There was also that corner where I almost got run over by a speeding logging truck while I was on my bulldog bike… near it was the spot where years earlier we found puppies (all female) said to have been abandoned or left to die by the Galutera family…. There was also the spot where one Maundy Thursday (1956?) the kariton driven by Papa fell on its side carrying both Mama (pregnant with Tessie) and Auntie Api (heavy with Larry of Fatima) because the mud was deep and its passengers all went to one side to avoid the bamboo spines….

The map would also indicate where lupao trees used to grow, across the road which stood a giant alukon (himbabao) tree always noisy with quarreling culeto and martin birds… Years earlier, near the place was a bamboo thicket where one day we saw a dead giant beklat (python) coiled several times and swarming with flies.

The road map would show other more memorable spots. One such point was the part of the river where one day, just for fun, my gang of sitio kids and I played sarep and got our hands full of bunog that we could not all catch, and so Apong Berto came and took the jackpot of the bigger and more fish catch using his sagap (triangular fishnet) in the river rendered shallow by our river-damming play. On the banks beside the spot stood samak trees the fruits of which the basi makers in the barrio gathered during panagdadapil (sugarcane milling) time to add flavor to their sugarcane juice fermentation.

The map would show points where I had my rites of passage as a slingshot-wielding boy, a river-loving kid, and a child in the barrio. It would show such part that branched out towards the place we called Daki (bamboo raft) that was witness to our leech-playing, swimming, diving, and underwater swimming lessons.

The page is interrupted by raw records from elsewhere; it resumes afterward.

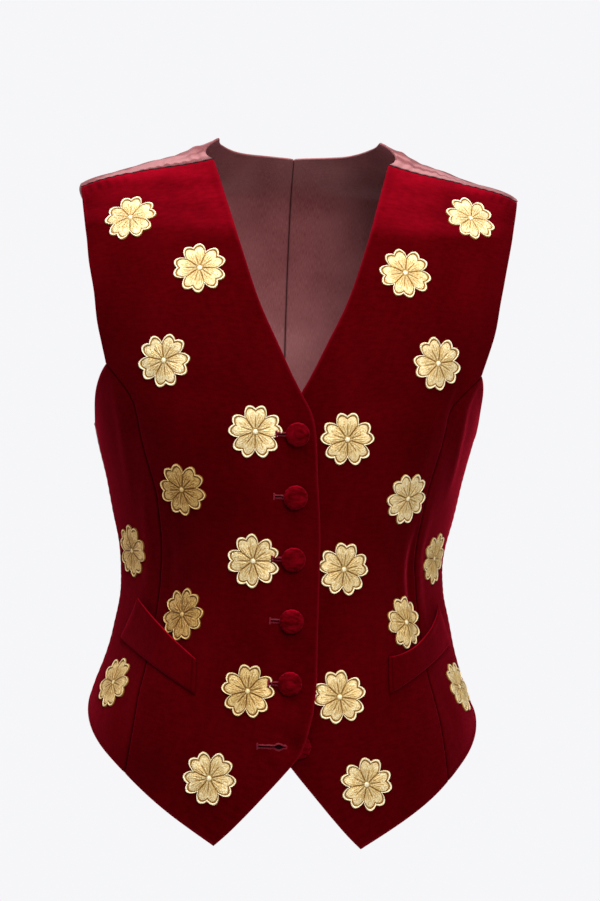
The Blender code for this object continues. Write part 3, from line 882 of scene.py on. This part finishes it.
# Thread colours by tone, from the shade between stitches to a lit crest.
GOLD_TONES = (
    (0.0, (0.17, 0.060, 0.006)),
    (0.35, (0.43, 0.235, 0.050)),
    (0.7, (0.72, 0.545, 0.235)),
    (1.0, (0.93, 0.87, 0.66)),
)


def gold_thread():
    """Silky gold embroidery. Its threads follow the stitch attribute: run, row and tone."""
    material, n = new_material("gold_thread")
    stitch = n.attribute("stitch")
    _, row, tone = n.split(stitch)
    thread = n.math("SINE", n.times(row, 2 * math.pi))
    fine = n.weighted(
        (n.range(thread, -1.0, 1.0), 0.3),
        (n.noise(n.stretch(stitch, 0.9, 1.1, 0.2), 1.0, 3.0, 0.65), 0.4),
        (n.noise(n.position(), 700.0, 2.0, 0.6), 0.5),
    )
    shift = n.range(fine, 0.25, 0.95, -0.28, 0.24)
    tones = n.add("ShaderNodeValToRGB", {"Fac": n.plus(tone, shift)})
    elements = tones.color_ramp.elements
    while len(elements) < len(GOLD_TONES):
        elements.new(0.5)
    for element, (place, color) in zip(elements, GOLD_TONES):
        element.position = place
        element.color = (*color, 1)
    n.surface({
        "Base Color": tones.outputs["Color"],
        "Roughness": n.range(fine, 0.2, 0.9, 0.56, 0.42),
        "Metallic": 0.3,
        "Specular IOR Level": 0.3,
        "Normal": n.bump(fine, 0.7, 0.0005),
    })
    return material


TWIST_COLORS = ((0.07, 0.002, 0.007), (0.18, 0.008, 0.018))
SLIT_PAINTED_SHADE = ((0.006, 0.0012, 0.002), (0.022, 0.004, 0.007))


def silk_thread():
    """Claret buttonhole twist, a little lighter and shinier than the velvet."""
    material, n = new_material("claret_twist")
    vary = n.noise(n.position(), 900.0, 2.0)
    n.surface({
        "Base Color": n.mix(n.range(vary, 0.3, 0.7), *TWIST_COLORS),
        "Roughness": 0.55,
        "Specular IOR Level": 0.08,
        "Normal": n.bump(vary, 0.3, 0.0002),
    })
    return material


def slit_shade():
    """Cut cloth down inside a buttonhole, painted near black as the shade between its stitches."""
    material, n = new_material("buttonhole_painted_shade")
    vary = n.noise(n.position(), 1200.0, 2.0)
    n.surface({
        "Base Color": n.mix(vary, *SLIT_PAINTED_SHADE),
        "Roughness": 0.95,
        "Specular IOR Level": 0.0,
    })
    return material


# ---- placing things on the cloth
# wrap() starts from this radius of the form and corrects its guess this many times.
WRAP_RADIUS = 150
WRAP_STEPS = 7


def frame_on(side, from_centre, drop):
    """The origin and the axes, across, up and away, of a place on the cloth."""
    turn = turn_at(from_centre, drop)
    away = outward(turn, np.asarray(drop, float)) * np.array([side, 1, 1])
    across = np.cross([0, 0, 1], away)
    across /= np.linalg.norm(across)
    return cloth(side, turn, drop, CLOTH), across, np.cross(away, across), away


def wrap(side, from_centre, drop, across, up):
    """Turns and drops of the cloth's points that lie across and up from a place on it."""
    origin, right, top, _ = frame_on(side, from_centre, drop)
    turn = turn_at(from_centre, drop) + side * across / WRAP_RADIUS
    down = drop - up
    for _ in range(WRAP_STEPS):
        point = cloth(side, turn, down, CLOTH)
        by_turn = (cloth(side, turn + SMALL_TURN, down, CLOTH) - point) / SMALL_TURN
        by_drop = (cloth(side, turn, down + SMALL_DROP, CLOTH) - point) / SMALL_DROP
        miss_right = (point - origin) @ right - across
        miss_top = (point - origin) @ top - up
        a, b = by_turn @ right, by_drop @ right
        c, d = by_turn @ top, by_drop @ top
        size = a * d - b * c
        turn = turn - (d * miss_right - b * miss_top) / size
        down = down - (a * miss_top - c * miss_right) / size
    return turn, down


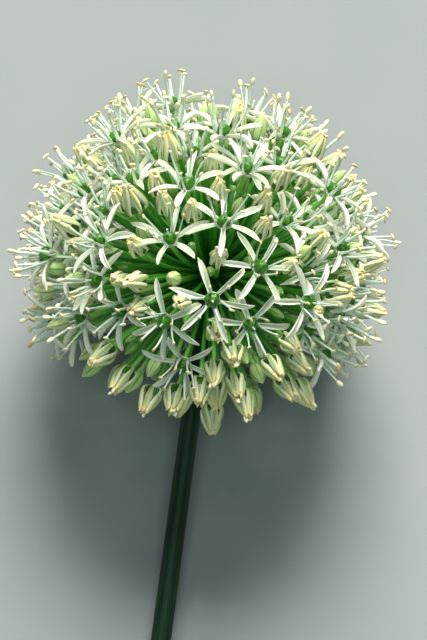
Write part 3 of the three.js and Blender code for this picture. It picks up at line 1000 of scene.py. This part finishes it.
def lantern_stamens(lanterns):
    """Stamens in the gaps between a lantern's tepals, half a sixth of a turn on from them."""
    florets, frames = lantern_rows(lanterns, np.arange(6) + 0.5)
    length = LANTERN_LENGTH * vary(florets, SHUT_STAMEN_REACH) * sizes(florets)
    lean = vary(florets, SHUT_STAMEN_LEAN)
    bow = vary(florets, SHUT_STAMEN_BOW)
    path, sideways = stamen_paths(frames, LANTERN_FOOT, 0, lean, length, bow)
    own = vary(florets, SHUT_ANTHER_AGES)
    threads = filaments(path, sideways, own, 1)
    return threads, anthers(path, own, SHUT_ANTHER_LENGTH, SHUT_ANTHER_SIZE)


# ------------------------------ ovaries, cups, styles and buds

# Outlines of the round organs, as rows of heights and of widths. A cup's are millimetres, and a
# bud's are shares of its length and radius. An ovary's heights are shares, its widths millimetres.
ROUND_SIDES = 36
OVARY_OUTLINE = (
    [0, 0.08, 0.22, 0.4, 0.58, 0.74, 0.87, 0.95, 0.99, 1, 0.96],
    [1.2, 1.65, 2.0, 2.12, 2.08, 1.85, 1.45, 1.05, 0.7, 0.42, 0.12],
)
CUP_OUTLINE = (
    [-1.75, -1.5, -1.1, -0.6, -0.1, 0.1, 0.06, -0.2, -0.3],
    [0.6, 0.95, 1.5, 1.95, 2.3, 2.35, 2.1, 1.4, 0.2],
)
BUD_OUTLINE = (
    [0, 0.04, 0.12, 0.24, 0.38, 0.52, 0.66, 0.78, 0.88, 0.94, 0.98, 1],
    [0.32, 0.5, 0.74, 0.93, 1, 0.98, 0.86, 0.66, 0.42, 0.25, 0.15, 0.05],
)

# How tall an ovary is, how far it is sunk, how ovaries and buds differ in height and girth as a
# share, and how they and the cups are lobed.
OVARY_TALL = 3.3
OVARY_SUNK = 0.15
OVARY_REACH = (0.92, 1.05)
OVARY_GIRTH = (0.92, 1.03)
LOBES_MEAN = 0.97
THREE_LOBES = 0.09
SIX_LOBES = 0.05
CUP_LOBES = 0.07
BUD_REACH = (0.95, 1.08)
BUD_GIRTH = (0.86, 1.04)
BUD_RIBS = 0.07
BUD_RIBS_SUNK = 0.04
RIB_ROUNDNESS = 0.6

# The style on each ovary, with its small swollen stigma.
STYLE_LENGTH = (1.4, 3.2)
STYLE_SUNK = 0.4
STYLE_RADIUS = (0.3, 0.2)
STYLE_SIDES = 7
STIGMA_STARTS = 0.8
STIGMA_SWELLS = 0.14


def ovaries(florets):
    """Three plump double lobes, with a dimple on top for the style."""
    own = vary(florets)
    heights, widths = np.array(OVARY_OUTLINE)
    up = OVARY_TALL * heights * vary(florets, OVARY_REACH) * sizes(florets) - OVARY_SUNK
    out = widths * vary(florets, OVARY_GIRTH) * sizes(florets)
    angle = round_angles(ROUND_SIDES)
    lobes = LOBES_MEAN + THREE_LOBES * np.cos(3 * angle) + SIX_LOBES * np.cos(6 * angle)
    return upright_loft(florets, own, up, out, lobes)


def cups(open_florets):
    """The shallow cup that the tepals' feet make under each ovary."""
    own = vary(open_florets)
    heights, widths = np.array(CUP_OUTLINE)
    lobes = 1 + CUP_LOBES * np.cos(6 * round_angles(ROUND_SIDES))
    return upright_loft(open_florets, own, heights, widths, lobes)


def styles(open_florets):
    own = vary(open_florets)
    t = np.linspace(0, 1, STYLE_SIDES)
    up = OVARY_TALL - STYLE_SUNK + vary(open_florets, STYLE_LENGTH) * t
    out = between(STYLE_RADIUS, t) + STIGMA_SWELLS * after(STIGMA_STARTS, t)
    return upright_loft(open_florets, own, up, out, np.ones(STYLE_SIDES))


def buds(closed, youth):
    """Ribbed drops that end in a small beak. The younger ones are greener."""
    own = vary(closed, youth)
    heights, widths = np.array(BUD_OUTLINE)
    up = BUD_LENGTH * heights * vary(closed, BUD_REACH) * sizes(closed)
    out = BUD_RADIUS * widths * vary(closed, BUD_GIRTH) * sizes(closed)
    ribs = BUD_RIBS * np.abs(np.cos(3 * round_angles(ROUND_SIDES))) ** RIB_ROUNDNESS - BUD_RIBS_SUNK
    lobes = 1 + ribs * np.sin(math.pi * heights)[:, None]
    return upright_loft(closed, own, up, out, lobes)


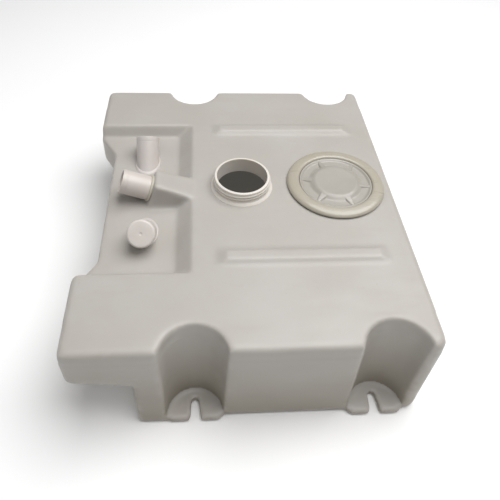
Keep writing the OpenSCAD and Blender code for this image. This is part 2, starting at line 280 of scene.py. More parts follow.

There was also the lot of the Magaway family, part of which was a citrus orchard guarded by an old Ilongot woman named Kalnga who we paid a mere dies (10 centavos) or binting (25 centavos) for the privilege of gathering and eating all the kahel (orange) fruits we could for as long as we could.

Also to be indicated was the spot that had plenty of kitkitiwit… and the farm where I had my first delightful encounter with abal-abal (May beetles) that literally swarmed over my hair and my feet… the spot where once stood the first and only “asar” I remember having been put up by the barrio folk … the spot where we used to swim but which was later bulldozed  and covered by a logging-road making team, and it was my first time to feel very sad and sorry for the fish that I used to see abound… the spot further upstream where I used to do pole fishing but where one day my playmates Arthur and Duardo and I found hundreds of floating tilapia, dalag, ar-aro, gurami, and paltat fish – dead! – and I felt very bad at whoever heartless fool poured poison (Endine and Folidol, then later Sodium, were the more common ones used then) on the pond.

There was the spot where a kallautit (kalumpit) tree once stood and whose fallen fruits served as our snacks when we tired of swimming by the pual (fallen bamboo clump). The tree also witnessed my circumcision (performed for a mere bottle of gin by then I-iyo's mangngugit Apong Berto Lacandazo, younger brother of Inang Feliza) one early Thursday morning before I entered high school. Then there was the point where I got into a fistfight with Silin Molina (who later died of electrocution in Sulu when as a soldier he used live electric wire to hang his laundry, or so the story went).

I will include in the map where a tibbeg tree once stood, the fruits of which we used as daldalig, sardine-can cart wheels, and other such toys. Beside it was the site of the bamboo and cogon camp built by the xth Infantry Division one time the uniformed guys were sent on a mission to go after the Ilongots who beheaded some families up in the kaingin hills. Also near the place was the wooden bridge that served as gateway to I-iyo proper, which we used as diving board when we bathed there and under which Uncle Carting “Pagalmiduran” Legazpi, the local drunkard bully, swam naked and would show women passersby his dangling "dalag".

Also near the bridge was a shorter bridge (a culvert) said to be where Papa fell one night while on a bike, causing him to go sick for many months of unknown ailments and in the process become irritable and on many cases bent his irritation on me (more on this later). A giant pakak (antipolo) tree stood near it underneath which we would try our best slingshot shots in vain as the tree was so high and the tariktik (hornbill) and garakgak  birds even chose the topmost part of the tree for their perches.

Then the map would show the lumboy (duhat) tree used as tying point for calves or young carabaos waiting to be branded. Inang Feliza stripped off parts of the bark of the same tree and boiled them to cure my recurring stomach ache when I was a boy.